Utah is considering a major revision of the Rules of Civil Procedure. The Committee on the Rules of Civil Procedure refers to the proposed changes as "simplified rules of discovery", at least when talking to the Supreme Court about the proposals. The proposals require a flow chart to be described, which the Committee kindly includes in the comments to the proposed rules. But, it is hard to take someone seriously as proposing a simplification when the new (unlike the old) rules require a flow chart to make sense. I guess I am stuck in the my litigation habits.

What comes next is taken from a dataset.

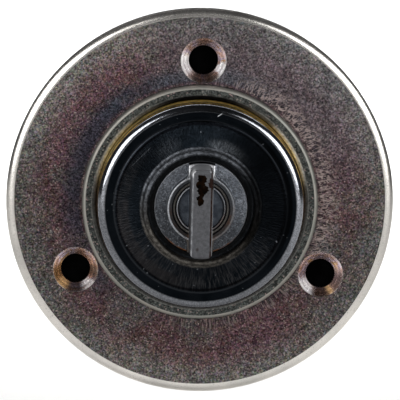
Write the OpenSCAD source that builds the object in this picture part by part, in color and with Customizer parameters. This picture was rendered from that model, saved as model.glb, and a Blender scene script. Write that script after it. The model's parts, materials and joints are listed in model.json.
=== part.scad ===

So, the first in an intermittent set of comments. The changes to Rule 8 -- new complaints will need to include facts and legal theory explaining the claims to relief. But the same standard applies for determining whether a claims has been stated. Twombly is rejected as an inappropriate "heightened pleading" standard. (I guess the Committee does not believe with the federal Courts of Appeal or Supreme Court which have said Twombly does not impose a heightened pleading standard.) Alright, the same old Conley standard applies -- so what does the new requirement require? What kinds of facts have to be included and what sort of theory? After all, if the complaint does not have to be plausible (Twombly rejected) will any set of facts do the trick? What is the point, in other words, of the change in language, aside from encouraging motion practice and providing a new group of cases for the courts of appeal?
Or consider the change in Rule 1 which makes all the changes apply to all cases filed after adoption or pending when adopted. The rules of discovery change in the middle of the case, unless someone prevails on the court that imposing the new rules would be unjust or not be feasible. Well, more motions and more delays as the motions get played out.